I didn’t win anything.  I actually got some sort of participation type award, which I threw away in hot, angry tears in the trash can at the competition before leaving.  I hating being weird and being misunderstood, a problem my whole life.   The next year, my senior year, I came back to the competition with another rock song.  This time I had to change things up to conform a little better, if I wanted to please the judges and place in the competition.  I picked Eric Clapton’s cover song of Leroy Carr’s “Blues Before Sunrise”.

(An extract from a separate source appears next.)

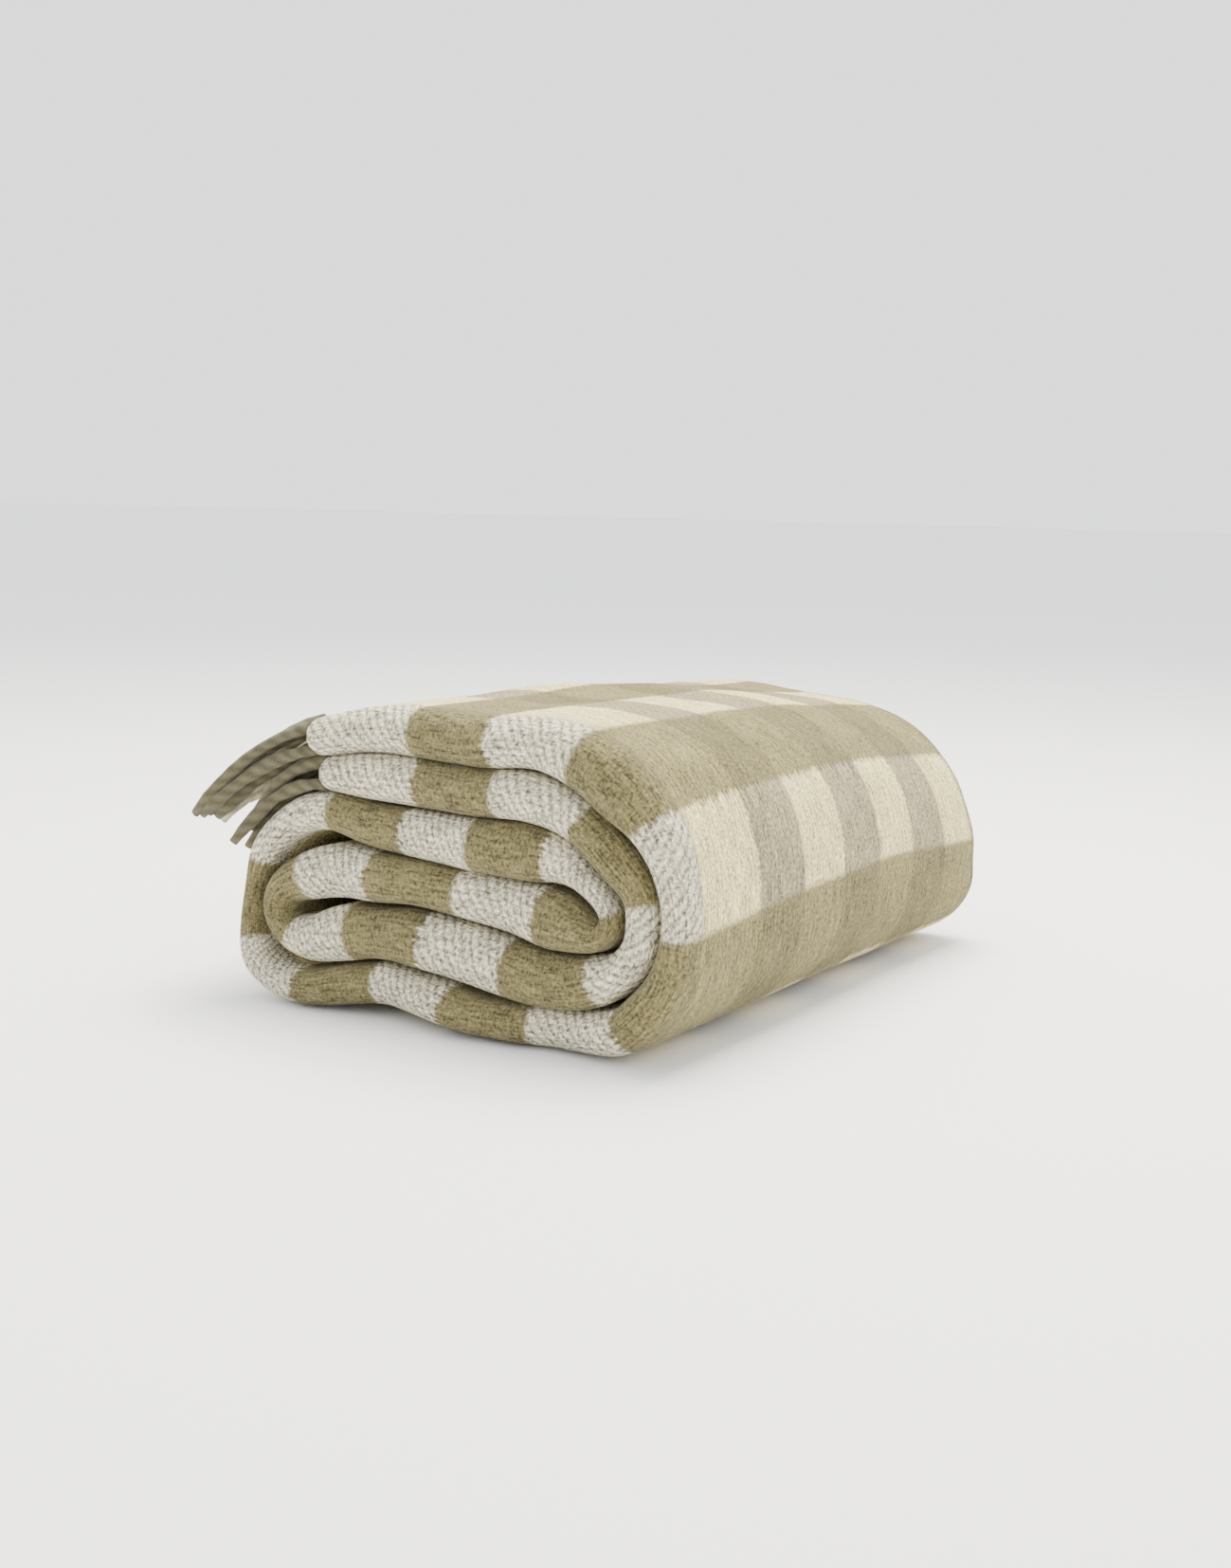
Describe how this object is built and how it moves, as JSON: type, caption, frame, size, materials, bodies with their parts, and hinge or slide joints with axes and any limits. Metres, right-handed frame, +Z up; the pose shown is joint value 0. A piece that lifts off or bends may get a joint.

I decided I would have to dance jazz, not military style.  I wore a crushed blue velvet crop top with bell bottom sleeves that exposed my belly, and I went tanning before the competition so my skin would glow bronze in contrast to my blonde hair.  I put my hair in a high ponytail that would bop up and down and swing when I moved.  I wore bright red lipstick, blush and rouge.  During my dance routine I smiled my face off.  I waved.  I nodded my head up and down multiple times liked a caged parrot.  The audience loved this.  They cheered and clapped along.  At the end of the song Clapton says “You can go ahead now little darlin'” and I, not shitting you, BLEW A KISS at the audience and giggled and waved goodbye before executing my final move that ended with me holding my arms in the air, face grinning from ear to ear I, Tonya style.  The applause was thunderous.  I had won over even the snobs.  It was everything they expected: sassy, sexy, FUN and most importantly: CHEERFUL.  I fit the mold.  I placed in the top 10 out of the entire competition.  I had sold my soul just like the blues men prior to my time, and won.  Please understand that the irony is not lost on me, this being a blues song, and a black man’s song being performed by a white teenage girl to a mostly white audience who things it’s adorable.

Started from the bottom now we’re here.